** start **

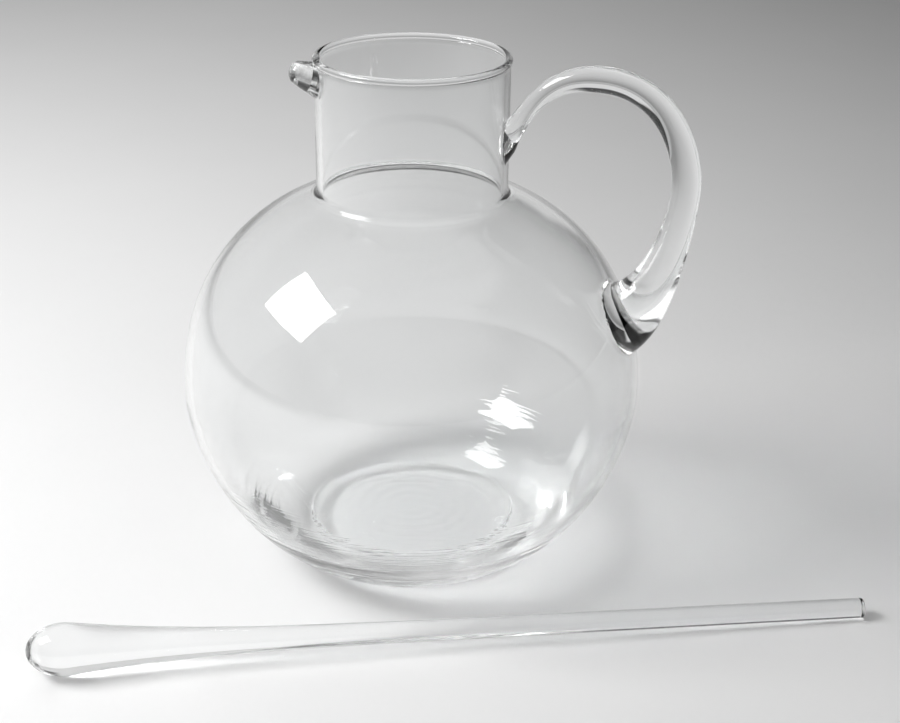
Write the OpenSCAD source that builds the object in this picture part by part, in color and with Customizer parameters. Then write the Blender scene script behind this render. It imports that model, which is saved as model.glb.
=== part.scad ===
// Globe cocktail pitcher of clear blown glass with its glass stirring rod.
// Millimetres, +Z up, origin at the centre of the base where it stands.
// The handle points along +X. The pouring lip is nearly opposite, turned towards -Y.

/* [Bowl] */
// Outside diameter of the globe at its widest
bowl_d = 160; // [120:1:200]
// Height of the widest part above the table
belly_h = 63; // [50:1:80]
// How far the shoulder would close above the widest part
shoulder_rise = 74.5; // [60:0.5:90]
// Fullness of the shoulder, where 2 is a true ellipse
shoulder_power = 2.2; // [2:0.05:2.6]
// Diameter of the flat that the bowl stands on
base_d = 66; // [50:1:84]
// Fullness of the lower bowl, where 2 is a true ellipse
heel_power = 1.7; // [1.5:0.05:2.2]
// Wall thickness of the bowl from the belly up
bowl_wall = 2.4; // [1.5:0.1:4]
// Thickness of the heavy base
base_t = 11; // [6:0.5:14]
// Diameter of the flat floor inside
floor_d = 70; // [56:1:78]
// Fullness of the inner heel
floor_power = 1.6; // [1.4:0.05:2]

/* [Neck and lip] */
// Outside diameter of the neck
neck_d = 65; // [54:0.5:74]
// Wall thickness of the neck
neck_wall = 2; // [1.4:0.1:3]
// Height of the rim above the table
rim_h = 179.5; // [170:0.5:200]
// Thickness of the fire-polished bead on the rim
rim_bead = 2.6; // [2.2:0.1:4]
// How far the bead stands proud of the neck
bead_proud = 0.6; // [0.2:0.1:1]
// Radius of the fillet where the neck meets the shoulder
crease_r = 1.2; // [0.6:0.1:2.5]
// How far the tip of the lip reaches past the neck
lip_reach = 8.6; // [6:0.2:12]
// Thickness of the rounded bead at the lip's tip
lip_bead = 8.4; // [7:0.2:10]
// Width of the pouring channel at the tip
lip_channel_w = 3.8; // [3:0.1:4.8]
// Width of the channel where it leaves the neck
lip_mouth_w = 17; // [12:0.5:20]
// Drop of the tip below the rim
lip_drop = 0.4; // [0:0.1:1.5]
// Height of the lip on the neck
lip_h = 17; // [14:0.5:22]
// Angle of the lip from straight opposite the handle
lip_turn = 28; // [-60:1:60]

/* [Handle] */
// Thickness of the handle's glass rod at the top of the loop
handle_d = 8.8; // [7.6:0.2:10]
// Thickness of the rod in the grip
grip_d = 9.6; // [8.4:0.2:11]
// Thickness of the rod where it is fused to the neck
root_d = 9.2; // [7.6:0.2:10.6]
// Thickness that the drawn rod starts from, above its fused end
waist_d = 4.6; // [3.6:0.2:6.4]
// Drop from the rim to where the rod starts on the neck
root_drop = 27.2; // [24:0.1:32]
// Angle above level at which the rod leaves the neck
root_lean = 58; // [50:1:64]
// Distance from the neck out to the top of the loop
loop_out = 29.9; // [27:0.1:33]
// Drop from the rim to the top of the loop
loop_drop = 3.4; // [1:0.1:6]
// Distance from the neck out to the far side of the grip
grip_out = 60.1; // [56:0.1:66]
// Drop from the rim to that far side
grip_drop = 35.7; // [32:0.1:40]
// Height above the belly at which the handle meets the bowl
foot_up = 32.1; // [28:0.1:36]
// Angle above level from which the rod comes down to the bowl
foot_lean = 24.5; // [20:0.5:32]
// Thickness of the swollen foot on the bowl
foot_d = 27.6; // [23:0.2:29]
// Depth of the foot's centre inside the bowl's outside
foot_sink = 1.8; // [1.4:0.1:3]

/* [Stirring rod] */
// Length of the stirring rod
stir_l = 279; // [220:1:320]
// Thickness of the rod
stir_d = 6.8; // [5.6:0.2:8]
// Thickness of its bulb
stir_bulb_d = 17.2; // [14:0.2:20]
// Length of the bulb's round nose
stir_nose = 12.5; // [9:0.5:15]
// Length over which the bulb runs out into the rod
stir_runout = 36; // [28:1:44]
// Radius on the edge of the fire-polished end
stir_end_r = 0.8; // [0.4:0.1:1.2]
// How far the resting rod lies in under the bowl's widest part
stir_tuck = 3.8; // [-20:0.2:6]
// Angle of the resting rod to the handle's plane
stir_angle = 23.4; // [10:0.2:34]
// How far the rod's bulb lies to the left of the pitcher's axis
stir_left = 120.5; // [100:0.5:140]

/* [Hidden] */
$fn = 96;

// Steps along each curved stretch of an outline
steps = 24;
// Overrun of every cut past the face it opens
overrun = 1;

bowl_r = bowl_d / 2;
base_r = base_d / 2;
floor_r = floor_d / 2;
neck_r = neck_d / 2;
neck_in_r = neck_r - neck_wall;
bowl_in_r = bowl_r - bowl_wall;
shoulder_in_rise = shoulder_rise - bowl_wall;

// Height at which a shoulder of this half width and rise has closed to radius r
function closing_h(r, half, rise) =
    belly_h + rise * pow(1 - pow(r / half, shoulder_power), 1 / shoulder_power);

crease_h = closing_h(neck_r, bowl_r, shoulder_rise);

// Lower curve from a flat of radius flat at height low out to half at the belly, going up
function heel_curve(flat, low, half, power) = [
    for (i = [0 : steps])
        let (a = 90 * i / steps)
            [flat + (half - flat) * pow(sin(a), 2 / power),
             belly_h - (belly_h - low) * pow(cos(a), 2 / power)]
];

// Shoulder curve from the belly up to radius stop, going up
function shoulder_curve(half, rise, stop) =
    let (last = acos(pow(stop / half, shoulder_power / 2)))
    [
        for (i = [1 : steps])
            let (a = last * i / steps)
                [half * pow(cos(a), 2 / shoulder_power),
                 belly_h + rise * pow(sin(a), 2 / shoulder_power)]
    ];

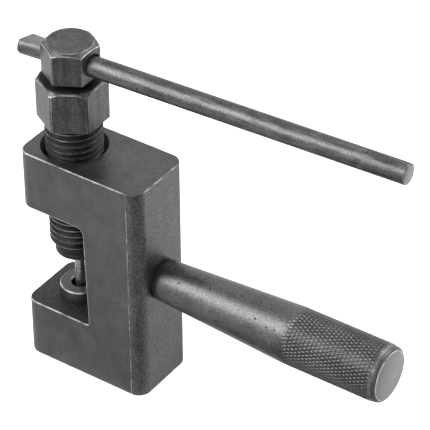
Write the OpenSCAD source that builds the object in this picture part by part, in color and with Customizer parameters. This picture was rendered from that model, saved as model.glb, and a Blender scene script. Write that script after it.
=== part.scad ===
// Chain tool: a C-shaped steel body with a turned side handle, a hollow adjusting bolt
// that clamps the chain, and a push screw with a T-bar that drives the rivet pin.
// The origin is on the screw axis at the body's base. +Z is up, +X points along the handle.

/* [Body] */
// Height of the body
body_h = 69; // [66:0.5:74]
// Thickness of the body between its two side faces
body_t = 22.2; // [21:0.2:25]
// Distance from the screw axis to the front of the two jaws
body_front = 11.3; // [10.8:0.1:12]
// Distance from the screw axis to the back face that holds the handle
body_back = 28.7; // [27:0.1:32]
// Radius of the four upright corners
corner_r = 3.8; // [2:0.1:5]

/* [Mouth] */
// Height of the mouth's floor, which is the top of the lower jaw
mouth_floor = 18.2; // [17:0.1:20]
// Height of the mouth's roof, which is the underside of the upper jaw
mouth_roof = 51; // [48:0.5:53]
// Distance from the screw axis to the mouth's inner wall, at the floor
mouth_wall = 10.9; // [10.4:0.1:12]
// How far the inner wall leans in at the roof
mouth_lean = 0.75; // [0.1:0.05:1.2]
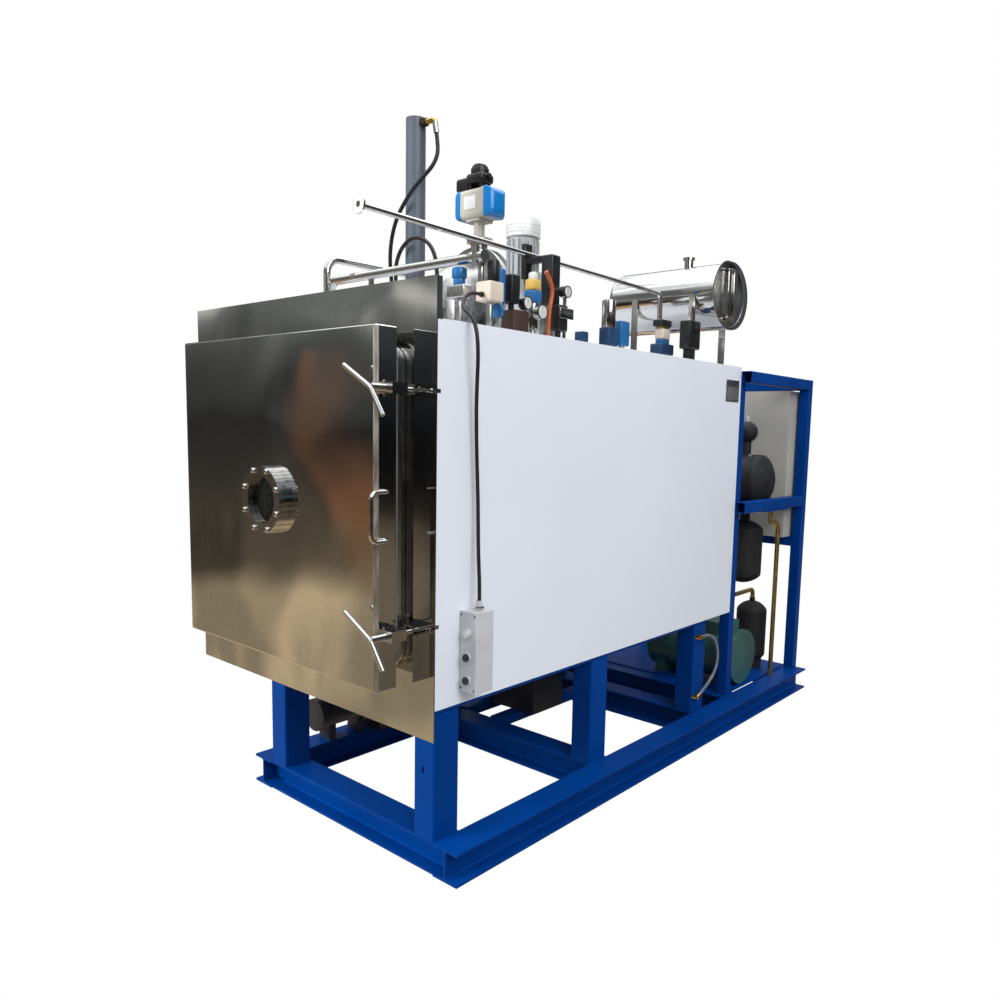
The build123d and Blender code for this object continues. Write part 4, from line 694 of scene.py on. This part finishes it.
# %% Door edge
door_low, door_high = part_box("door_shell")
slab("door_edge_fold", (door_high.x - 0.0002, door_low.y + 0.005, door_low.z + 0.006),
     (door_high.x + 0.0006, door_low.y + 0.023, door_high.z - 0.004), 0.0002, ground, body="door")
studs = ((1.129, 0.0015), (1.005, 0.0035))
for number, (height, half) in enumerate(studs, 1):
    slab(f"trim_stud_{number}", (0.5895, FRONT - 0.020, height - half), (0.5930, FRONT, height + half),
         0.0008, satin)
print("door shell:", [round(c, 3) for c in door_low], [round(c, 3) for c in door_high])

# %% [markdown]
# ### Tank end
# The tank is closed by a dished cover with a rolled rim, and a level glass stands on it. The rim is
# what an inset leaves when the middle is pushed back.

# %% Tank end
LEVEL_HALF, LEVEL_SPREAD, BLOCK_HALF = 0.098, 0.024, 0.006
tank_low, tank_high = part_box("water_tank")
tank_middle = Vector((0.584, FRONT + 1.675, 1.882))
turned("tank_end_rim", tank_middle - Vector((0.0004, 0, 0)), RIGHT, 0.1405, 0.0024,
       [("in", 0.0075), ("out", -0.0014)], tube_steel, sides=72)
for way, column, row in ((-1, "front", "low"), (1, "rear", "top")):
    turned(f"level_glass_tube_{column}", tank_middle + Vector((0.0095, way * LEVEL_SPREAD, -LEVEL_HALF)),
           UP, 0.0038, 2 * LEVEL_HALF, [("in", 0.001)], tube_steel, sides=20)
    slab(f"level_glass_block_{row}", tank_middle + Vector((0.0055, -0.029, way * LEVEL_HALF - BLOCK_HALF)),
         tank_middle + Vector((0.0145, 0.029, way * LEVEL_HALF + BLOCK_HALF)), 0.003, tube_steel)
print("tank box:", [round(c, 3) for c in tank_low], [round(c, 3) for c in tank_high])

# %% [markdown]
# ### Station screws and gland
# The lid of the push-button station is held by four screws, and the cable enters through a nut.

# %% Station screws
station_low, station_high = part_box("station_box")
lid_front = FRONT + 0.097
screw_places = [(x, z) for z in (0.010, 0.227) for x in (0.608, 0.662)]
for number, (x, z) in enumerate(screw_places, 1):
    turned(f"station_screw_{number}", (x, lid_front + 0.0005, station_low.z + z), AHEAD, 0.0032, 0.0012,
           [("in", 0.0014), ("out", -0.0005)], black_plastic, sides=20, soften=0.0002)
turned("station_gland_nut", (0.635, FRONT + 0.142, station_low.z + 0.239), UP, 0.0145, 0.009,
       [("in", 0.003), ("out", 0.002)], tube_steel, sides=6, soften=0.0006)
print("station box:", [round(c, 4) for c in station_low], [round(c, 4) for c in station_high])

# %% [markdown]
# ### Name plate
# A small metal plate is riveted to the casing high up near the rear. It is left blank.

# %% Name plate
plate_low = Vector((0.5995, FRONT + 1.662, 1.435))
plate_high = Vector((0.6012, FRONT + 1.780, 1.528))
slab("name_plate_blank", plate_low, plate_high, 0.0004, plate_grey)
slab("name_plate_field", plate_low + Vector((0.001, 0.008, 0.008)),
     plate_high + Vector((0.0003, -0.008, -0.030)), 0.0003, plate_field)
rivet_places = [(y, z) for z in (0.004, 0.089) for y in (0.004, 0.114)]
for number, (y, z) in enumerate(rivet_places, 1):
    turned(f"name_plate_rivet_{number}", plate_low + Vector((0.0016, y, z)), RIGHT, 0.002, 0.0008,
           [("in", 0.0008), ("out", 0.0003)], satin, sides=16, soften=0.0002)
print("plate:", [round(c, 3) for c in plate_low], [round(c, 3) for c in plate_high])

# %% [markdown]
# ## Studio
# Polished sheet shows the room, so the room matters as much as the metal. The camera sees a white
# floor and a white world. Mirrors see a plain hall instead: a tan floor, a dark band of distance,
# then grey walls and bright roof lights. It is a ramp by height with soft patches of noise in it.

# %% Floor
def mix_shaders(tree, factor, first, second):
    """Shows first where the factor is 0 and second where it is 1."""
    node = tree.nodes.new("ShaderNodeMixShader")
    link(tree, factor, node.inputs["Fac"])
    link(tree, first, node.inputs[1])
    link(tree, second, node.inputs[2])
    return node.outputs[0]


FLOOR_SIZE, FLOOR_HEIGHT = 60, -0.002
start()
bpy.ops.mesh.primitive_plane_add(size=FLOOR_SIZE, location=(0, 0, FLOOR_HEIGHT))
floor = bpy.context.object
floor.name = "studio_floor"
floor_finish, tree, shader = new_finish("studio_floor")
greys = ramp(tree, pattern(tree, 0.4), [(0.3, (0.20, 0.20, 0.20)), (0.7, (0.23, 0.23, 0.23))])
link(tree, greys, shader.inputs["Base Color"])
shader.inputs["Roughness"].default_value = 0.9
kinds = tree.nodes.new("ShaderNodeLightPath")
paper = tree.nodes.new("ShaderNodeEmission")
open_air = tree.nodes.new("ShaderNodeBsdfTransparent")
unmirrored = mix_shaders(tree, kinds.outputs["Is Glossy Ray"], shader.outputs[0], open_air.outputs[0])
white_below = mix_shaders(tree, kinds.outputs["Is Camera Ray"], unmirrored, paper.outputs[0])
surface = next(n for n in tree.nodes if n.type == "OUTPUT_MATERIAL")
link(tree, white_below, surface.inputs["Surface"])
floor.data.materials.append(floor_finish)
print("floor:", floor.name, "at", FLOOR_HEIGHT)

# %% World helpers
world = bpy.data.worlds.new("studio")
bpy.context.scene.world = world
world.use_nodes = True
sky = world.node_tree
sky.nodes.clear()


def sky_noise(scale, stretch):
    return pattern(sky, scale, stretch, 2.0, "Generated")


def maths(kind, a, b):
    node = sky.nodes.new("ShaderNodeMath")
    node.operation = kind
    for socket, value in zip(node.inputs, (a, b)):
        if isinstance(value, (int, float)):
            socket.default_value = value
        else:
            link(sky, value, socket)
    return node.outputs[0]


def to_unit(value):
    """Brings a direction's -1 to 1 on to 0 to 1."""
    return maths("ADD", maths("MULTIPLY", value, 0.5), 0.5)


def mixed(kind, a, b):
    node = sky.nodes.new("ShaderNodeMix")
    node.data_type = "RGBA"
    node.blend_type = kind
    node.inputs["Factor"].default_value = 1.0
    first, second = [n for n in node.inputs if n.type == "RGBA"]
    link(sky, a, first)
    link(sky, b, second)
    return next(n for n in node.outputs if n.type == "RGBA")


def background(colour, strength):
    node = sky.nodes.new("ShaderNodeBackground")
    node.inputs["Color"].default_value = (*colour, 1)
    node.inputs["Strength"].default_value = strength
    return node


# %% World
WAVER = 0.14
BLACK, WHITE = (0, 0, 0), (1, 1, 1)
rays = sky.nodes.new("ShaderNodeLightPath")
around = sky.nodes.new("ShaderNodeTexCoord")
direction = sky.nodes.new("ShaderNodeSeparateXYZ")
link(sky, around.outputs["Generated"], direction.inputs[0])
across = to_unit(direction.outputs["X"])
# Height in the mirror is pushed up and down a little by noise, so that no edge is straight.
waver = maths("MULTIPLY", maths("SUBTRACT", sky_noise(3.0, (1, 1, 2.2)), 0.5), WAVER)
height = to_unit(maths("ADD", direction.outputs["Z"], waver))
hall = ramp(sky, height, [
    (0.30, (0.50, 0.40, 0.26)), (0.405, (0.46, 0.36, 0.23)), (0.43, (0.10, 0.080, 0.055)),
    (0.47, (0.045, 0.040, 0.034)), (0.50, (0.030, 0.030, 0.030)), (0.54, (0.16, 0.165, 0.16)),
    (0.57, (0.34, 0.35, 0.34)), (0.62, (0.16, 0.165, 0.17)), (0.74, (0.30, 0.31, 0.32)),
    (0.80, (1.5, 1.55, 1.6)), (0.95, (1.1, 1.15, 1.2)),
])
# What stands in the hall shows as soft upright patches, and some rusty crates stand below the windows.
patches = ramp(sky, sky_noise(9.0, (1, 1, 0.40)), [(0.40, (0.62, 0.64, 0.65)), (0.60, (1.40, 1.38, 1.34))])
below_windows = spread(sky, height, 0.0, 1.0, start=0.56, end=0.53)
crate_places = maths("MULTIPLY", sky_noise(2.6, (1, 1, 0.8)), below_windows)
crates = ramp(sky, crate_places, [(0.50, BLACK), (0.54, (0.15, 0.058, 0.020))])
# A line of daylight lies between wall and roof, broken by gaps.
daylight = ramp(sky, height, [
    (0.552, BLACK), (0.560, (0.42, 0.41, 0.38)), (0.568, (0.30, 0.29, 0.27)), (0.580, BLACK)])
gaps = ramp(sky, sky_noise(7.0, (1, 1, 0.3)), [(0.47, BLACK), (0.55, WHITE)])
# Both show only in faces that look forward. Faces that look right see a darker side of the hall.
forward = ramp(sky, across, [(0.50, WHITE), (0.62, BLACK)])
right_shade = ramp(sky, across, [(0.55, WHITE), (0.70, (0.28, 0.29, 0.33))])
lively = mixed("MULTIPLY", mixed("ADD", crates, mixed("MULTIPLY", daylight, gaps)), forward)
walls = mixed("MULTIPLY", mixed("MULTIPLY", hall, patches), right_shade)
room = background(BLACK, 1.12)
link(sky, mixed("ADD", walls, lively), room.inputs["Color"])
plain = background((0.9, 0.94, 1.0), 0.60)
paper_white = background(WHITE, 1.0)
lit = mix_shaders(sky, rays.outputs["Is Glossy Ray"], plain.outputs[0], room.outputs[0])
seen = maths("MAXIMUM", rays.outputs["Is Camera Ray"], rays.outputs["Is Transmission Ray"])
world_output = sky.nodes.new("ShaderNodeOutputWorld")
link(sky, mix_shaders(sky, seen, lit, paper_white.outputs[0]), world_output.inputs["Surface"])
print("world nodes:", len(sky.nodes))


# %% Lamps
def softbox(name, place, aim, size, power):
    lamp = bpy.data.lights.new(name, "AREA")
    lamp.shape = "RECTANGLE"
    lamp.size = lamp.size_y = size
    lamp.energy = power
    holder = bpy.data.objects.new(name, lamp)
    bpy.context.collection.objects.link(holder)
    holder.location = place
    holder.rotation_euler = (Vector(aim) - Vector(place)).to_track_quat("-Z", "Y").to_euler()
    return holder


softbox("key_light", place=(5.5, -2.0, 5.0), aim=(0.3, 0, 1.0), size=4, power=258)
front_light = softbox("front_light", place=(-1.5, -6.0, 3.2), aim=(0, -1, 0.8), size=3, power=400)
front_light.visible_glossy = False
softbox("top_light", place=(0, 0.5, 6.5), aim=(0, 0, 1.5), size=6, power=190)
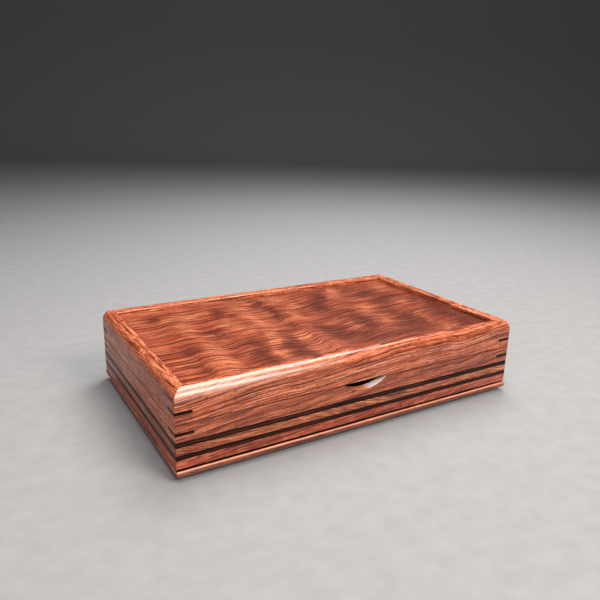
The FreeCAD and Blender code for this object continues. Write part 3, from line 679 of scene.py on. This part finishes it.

** end **

Pull out all lines from the entries above in which the word "script" appears.

Response to this exercise —
Write the OpenSCAD source that builds the object in this picture part by part, in color and with Customizer parameters. Then write the Blender scene script behind this render. It imports that model, which is saved as model.glb.
Write the OpenSCAD source that builds the object in this picture part by part, in color and with Customizer parameters. This picture was rendered from that model, saved as model.glb, and a Blender scene script. Write that script after it.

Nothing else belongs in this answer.